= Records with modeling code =
▼▼▼

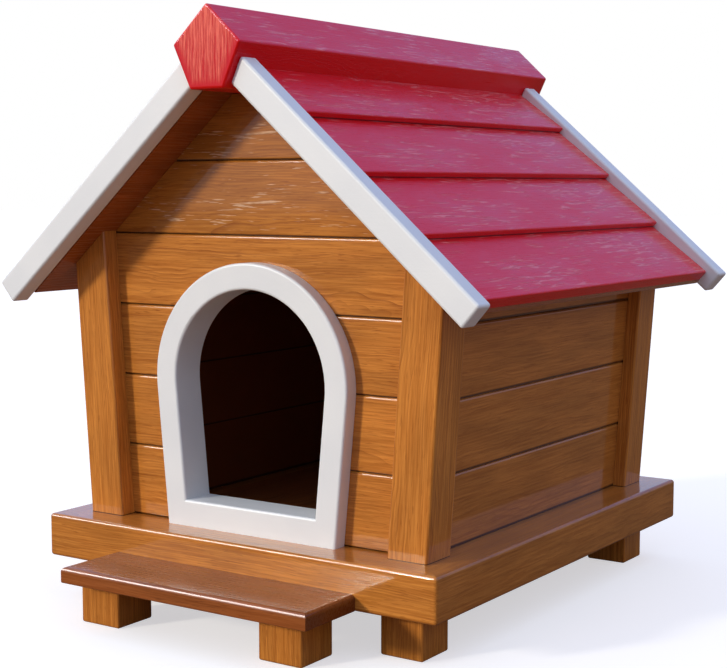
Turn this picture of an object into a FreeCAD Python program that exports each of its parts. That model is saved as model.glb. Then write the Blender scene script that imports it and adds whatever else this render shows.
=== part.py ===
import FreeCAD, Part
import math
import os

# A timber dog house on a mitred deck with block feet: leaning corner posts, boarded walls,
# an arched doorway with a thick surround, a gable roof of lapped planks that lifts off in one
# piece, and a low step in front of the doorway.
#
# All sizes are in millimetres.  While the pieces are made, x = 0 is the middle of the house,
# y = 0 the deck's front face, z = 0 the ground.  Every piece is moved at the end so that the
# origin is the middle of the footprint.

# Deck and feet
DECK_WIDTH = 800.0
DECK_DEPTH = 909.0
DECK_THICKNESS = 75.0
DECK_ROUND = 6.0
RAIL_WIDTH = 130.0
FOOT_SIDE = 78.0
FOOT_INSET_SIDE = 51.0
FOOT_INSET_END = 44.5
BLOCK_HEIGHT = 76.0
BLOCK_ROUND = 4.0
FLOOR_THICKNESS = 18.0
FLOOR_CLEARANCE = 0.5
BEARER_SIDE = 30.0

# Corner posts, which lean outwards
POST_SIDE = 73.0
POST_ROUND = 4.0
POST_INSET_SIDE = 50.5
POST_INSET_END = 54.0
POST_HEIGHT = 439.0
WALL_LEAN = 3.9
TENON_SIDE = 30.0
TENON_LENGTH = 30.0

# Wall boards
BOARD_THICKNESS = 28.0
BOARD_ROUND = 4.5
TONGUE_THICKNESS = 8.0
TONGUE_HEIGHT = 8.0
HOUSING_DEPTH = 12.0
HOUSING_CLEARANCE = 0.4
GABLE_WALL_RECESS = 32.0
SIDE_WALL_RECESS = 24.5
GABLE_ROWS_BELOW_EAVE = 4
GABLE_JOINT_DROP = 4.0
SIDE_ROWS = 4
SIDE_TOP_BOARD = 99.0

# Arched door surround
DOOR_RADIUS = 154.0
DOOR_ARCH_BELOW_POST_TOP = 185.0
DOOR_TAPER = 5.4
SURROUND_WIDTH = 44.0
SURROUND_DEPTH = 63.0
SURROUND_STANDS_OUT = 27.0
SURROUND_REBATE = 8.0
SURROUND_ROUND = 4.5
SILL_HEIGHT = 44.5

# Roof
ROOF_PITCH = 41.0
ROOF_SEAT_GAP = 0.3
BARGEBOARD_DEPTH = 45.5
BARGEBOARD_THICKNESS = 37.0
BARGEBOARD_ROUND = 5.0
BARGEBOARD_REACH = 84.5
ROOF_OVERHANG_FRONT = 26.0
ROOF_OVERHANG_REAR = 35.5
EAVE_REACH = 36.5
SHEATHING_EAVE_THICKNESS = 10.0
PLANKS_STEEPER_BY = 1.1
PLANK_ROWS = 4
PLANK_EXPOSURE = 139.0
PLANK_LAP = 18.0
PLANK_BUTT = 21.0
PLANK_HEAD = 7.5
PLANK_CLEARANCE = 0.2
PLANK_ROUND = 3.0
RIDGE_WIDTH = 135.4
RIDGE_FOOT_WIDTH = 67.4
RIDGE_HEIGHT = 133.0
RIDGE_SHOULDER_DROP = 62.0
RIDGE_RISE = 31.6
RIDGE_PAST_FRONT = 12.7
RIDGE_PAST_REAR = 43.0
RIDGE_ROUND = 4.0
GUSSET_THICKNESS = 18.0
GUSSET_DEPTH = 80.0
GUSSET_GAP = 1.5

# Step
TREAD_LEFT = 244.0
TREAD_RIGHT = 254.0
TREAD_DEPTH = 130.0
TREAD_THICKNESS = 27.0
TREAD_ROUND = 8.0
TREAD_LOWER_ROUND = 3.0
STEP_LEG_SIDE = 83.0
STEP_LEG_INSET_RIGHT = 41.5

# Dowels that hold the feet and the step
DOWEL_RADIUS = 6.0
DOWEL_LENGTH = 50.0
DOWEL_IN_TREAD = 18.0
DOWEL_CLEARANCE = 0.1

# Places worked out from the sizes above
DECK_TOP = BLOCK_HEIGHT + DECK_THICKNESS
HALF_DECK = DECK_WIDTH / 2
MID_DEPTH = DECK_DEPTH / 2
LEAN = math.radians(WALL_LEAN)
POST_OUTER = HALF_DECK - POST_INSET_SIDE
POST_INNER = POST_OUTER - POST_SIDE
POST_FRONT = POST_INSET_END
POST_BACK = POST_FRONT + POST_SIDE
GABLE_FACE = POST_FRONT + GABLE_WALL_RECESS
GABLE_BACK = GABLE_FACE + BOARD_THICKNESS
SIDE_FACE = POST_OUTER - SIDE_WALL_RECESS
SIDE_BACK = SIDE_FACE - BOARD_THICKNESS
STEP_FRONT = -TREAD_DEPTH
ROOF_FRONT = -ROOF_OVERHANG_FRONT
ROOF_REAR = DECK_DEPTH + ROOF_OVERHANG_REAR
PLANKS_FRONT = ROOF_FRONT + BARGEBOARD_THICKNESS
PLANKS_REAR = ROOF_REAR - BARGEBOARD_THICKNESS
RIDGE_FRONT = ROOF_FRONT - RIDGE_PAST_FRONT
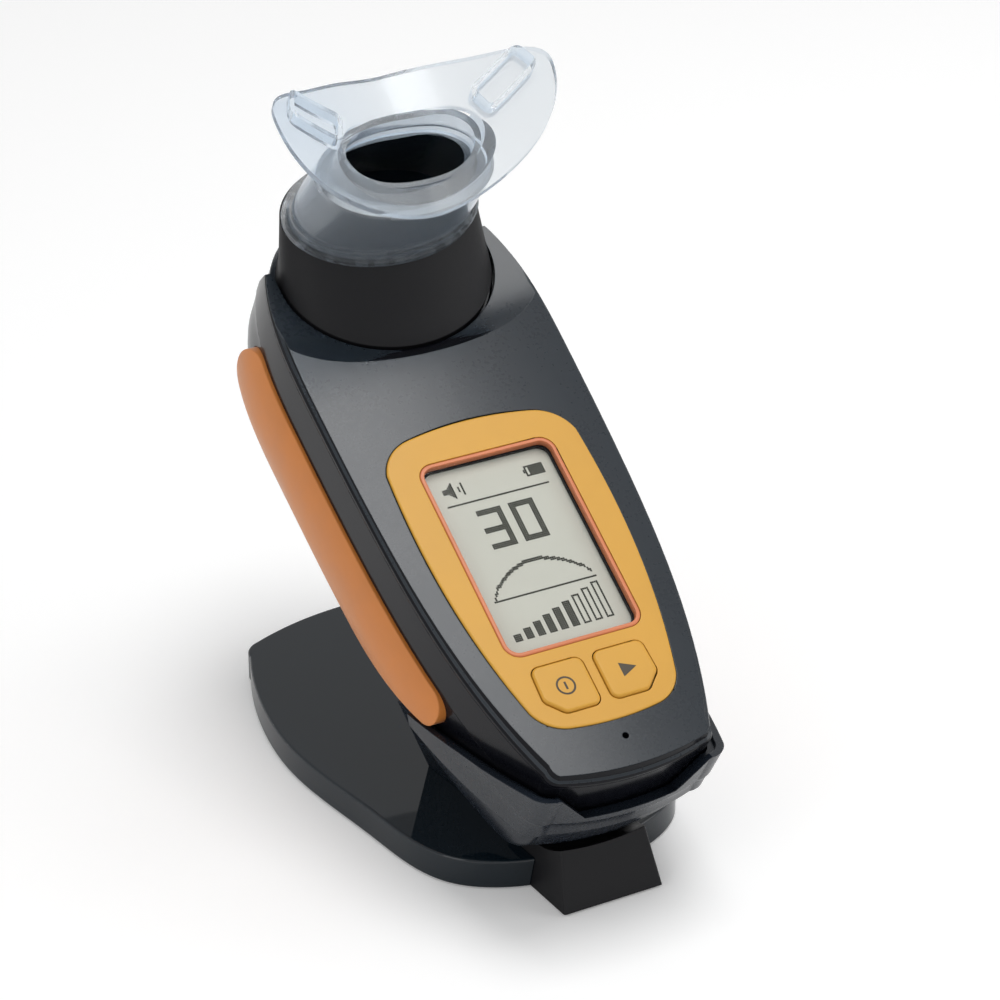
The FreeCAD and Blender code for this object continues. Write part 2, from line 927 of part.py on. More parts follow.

▲▲▲

= EXERCISE TASK =
Extract the complete listing above, reproducing each line exactly.

= TASK OUTPUT =
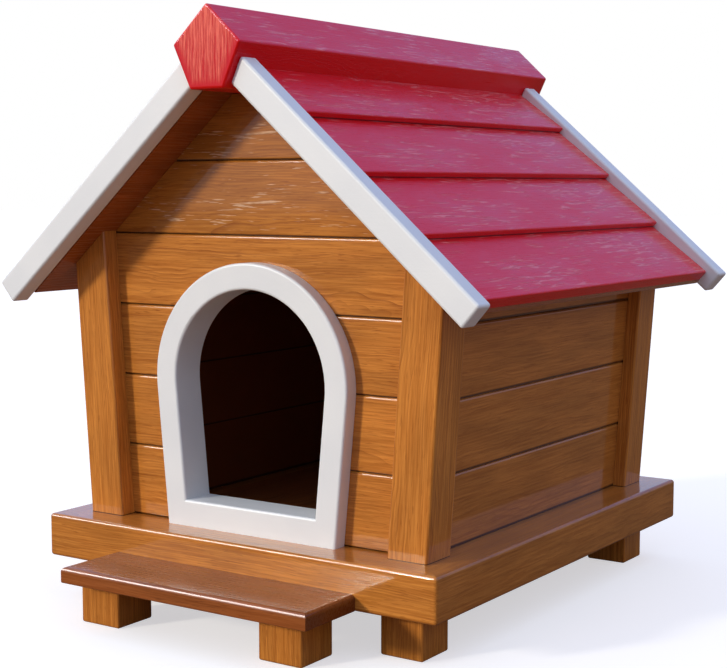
Turn this picture of an object into a FreeCAD Python program that exports each of its parts. That model is saved as model.glb. Then write the Blender scene script that imports it and adds whatever else this render shows.
=== part.py ===
import FreeCAD, Part
import math
import os

# A timber dog house on a mitred deck with block feet: leaning corner posts, boarded walls,
# an arched doorway with a thick surround, a gable roof of lapped planks that lifts off in one
# piece, and a low step in front of the doorway.
#
# All sizes are in millimetres.  While the pieces are made, x = 0 is the middle of the house,
# y = 0 the deck's front face, z = 0 the ground.  Every piece is moved at the end so that the
# origin is the middle of the footprint.

# Deck and feet
DECK_WIDTH = 800.0
DECK_DEPTH = 909.0
DECK_THICKNESS = 75.0
DECK_ROUND = 6.0
RAIL_WIDTH = 130.0
FOOT_SIDE = 78.0
FOOT_INSET_SIDE = 51.0
FOOT_INSET_END = 44.5
BLOCK_HEIGHT = 76.0
BLOCK_ROUND = 4.0
FLOOR_THICKNESS = 18.0
FLOOR_CLEARANCE = 0.5
BEARER_SIDE = 30.0

# Corner posts, which lean outwards
POST_SIDE = 73.0
POST_ROUND = 4.0
POST_INSET_SIDE = 50.5
POST_INSET_END = 54.0
POST_HEIGHT = 439.0
WALL_LEAN = 3.9
TENON_SIDE = 30.0
TENON_LENGTH = 30.0

# Wall boards
BOARD_THICKNESS = 28.0
BOARD_ROUND = 4.5
TONGUE_THICKNESS = 8.0
TONGUE_HEIGHT = 8.0
HOUSING_DEPTH = 12.0
HOUSING_CLEARANCE = 0.4
GABLE_WALL_RECESS = 32.0
SIDE_WALL_RECESS = 24.5
GABLE_ROWS_BELOW_EAVE = 4
GABLE_JOINT_DROP = 4.0
SIDE_ROWS = 4
SIDE_TOP_BOARD = 99.0

# Arched door surround
DOOR_RADIUS = 154.0
DOOR_ARCH_BELOW_POST_TOP = 185.0
DOOR_TAPER = 5.4
SURROUND_WIDTH = 44.0
SURROUND_DEPTH = 63.0
SURROUND_STANDS_OUT = 27.0
SURROUND_REBATE = 8.0
SURROUND_ROUND = 4.5
SILL_HEIGHT = 44.5

# Roof
ROOF_PITCH = 41.0
ROOF_SEAT_GAP = 0.3
BARGEBOARD_DEPTH = 45.5
BARGEBOARD_THICKNESS = 37.0
BARGEBOARD_ROUND = 5.0
BARGEBOARD_REACH = 84.5
ROOF_OVERHANG_FRONT = 26.0
ROOF_OVERHANG_REAR = 35.5
EAVE_REACH = 36.5
SHEATHING_EAVE_THICKNESS = 10.0
PLANKS_STEEPER_BY = 1.1
PLANK_ROWS = 4
PLANK_EXPOSURE = 139.0
PLANK_LAP = 18.0
PLANK_BUTT = 21.0
PLANK_HEAD = 7.5
PLANK_CLEARANCE = 0.2
PLANK_ROUND = 3.0
RIDGE_WIDTH = 135.4
RIDGE_FOOT_WIDTH = 67.4
RIDGE_HEIGHT = 133.0
RIDGE_SHOULDER_DROP = 62.0
RIDGE_RISE = 31.6
RIDGE_PAST_FRONT = 12.7
RIDGE_PAST_REAR = 43.0
RIDGE_ROUND = 4.0
GUSSET_THICKNESS = 18.0
GUSSET_DEPTH = 80.0
GUSSET_GAP = 1.5

# Step
TREAD_LEFT = 244.0
TREAD_RIGHT = 254.0
TREAD_DEPTH = 130.0
TREAD_THICKNESS = 27.0
TREAD_ROUND = 8.0
TREAD_LOWER_ROUND = 3.0
STEP_LEG_SIDE = 83.0
STEP_LEG_INSET_RIGHT = 41.5

# Dowels that hold the feet and the step
DOWEL_RADIUS = 6.0
DOWEL_LENGTH = 50.0
DOWEL_IN_TREAD = 18.0
DOWEL_CLEARANCE = 0.1

# Places worked out from the sizes above
DECK_TOP = BLOCK_HEIGHT + DECK_THICKNESS
HALF_DECK = DECK_WIDTH / 2
MID_DEPTH = DECK_DEPTH / 2
LEAN = math.radians(WALL_LEAN)
POST_OUTER = HALF_DECK - POST_INSET_SIDE
POST_INNER = POST_OUTER - POST_SIDE
POST_FRONT = POST_INSET_END
POST_BACK = POST_FRONT + POST_SIDE
GABLE_FACE = POST_FRONT + GABLE_WALL_RECESS
GABLE_BACK = GABLE_FACE + BOARD_THICKNESS
SIDE_FACE = POST_OUTER - SIDE_WALL_RECESS
SIDE_BACK = SIDE_FACE - BOARD_THICKNESS
STEP_FRONT = -TREAD_DEPTH
ROOF_FRONT = -ROOF_OVERHANG_FRONT
ROOF_REAR = DECK_DEPTH + ROOF_OVERHANG_REAR
PLANKS_FRONT = ROOF_FRONT + BARGEBOARD_THICKNESS
PLANKS_REAR = ROOF_REAR - BARGEBOARD_THICKNESS
RIDGE_FRONT = ROOF_FRONT - RIDGE_PAST_FRONT
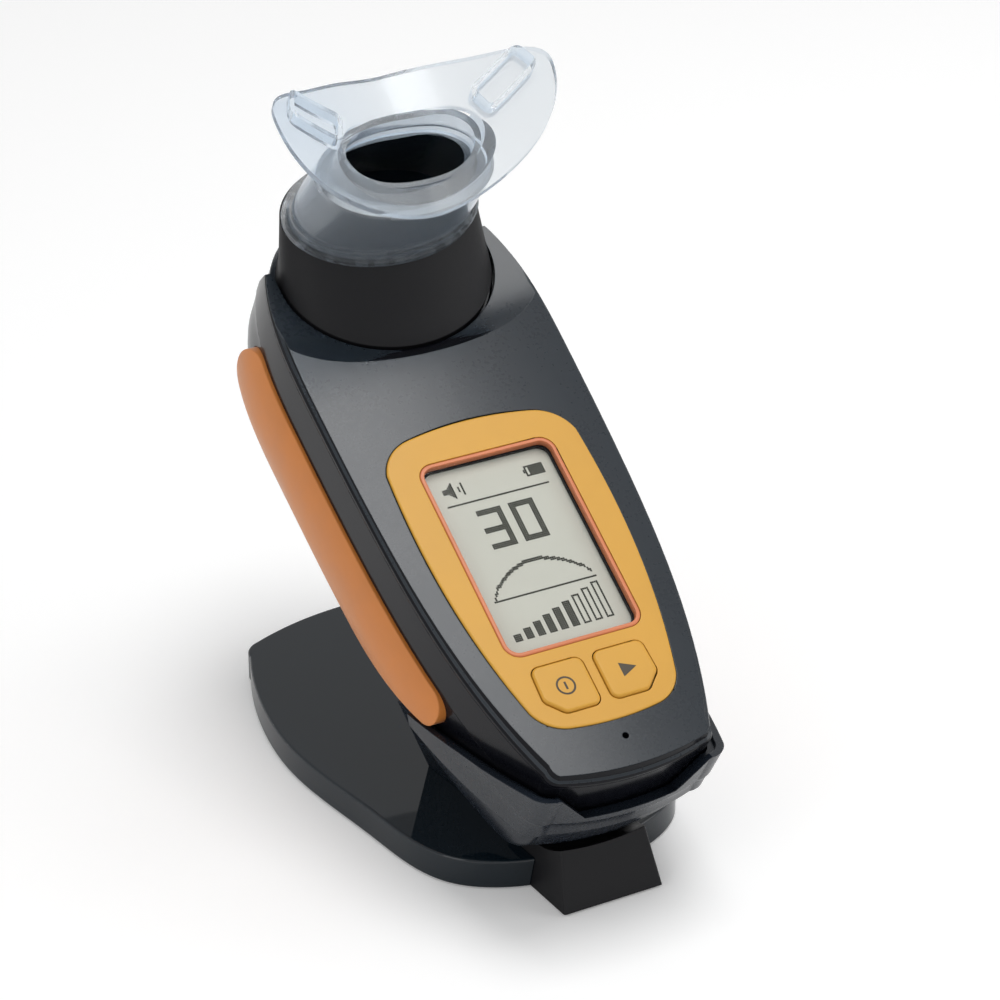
The FreeCAD and Blender code for this object continues. Write part 2, from line 927 of part.py on. More parts follow.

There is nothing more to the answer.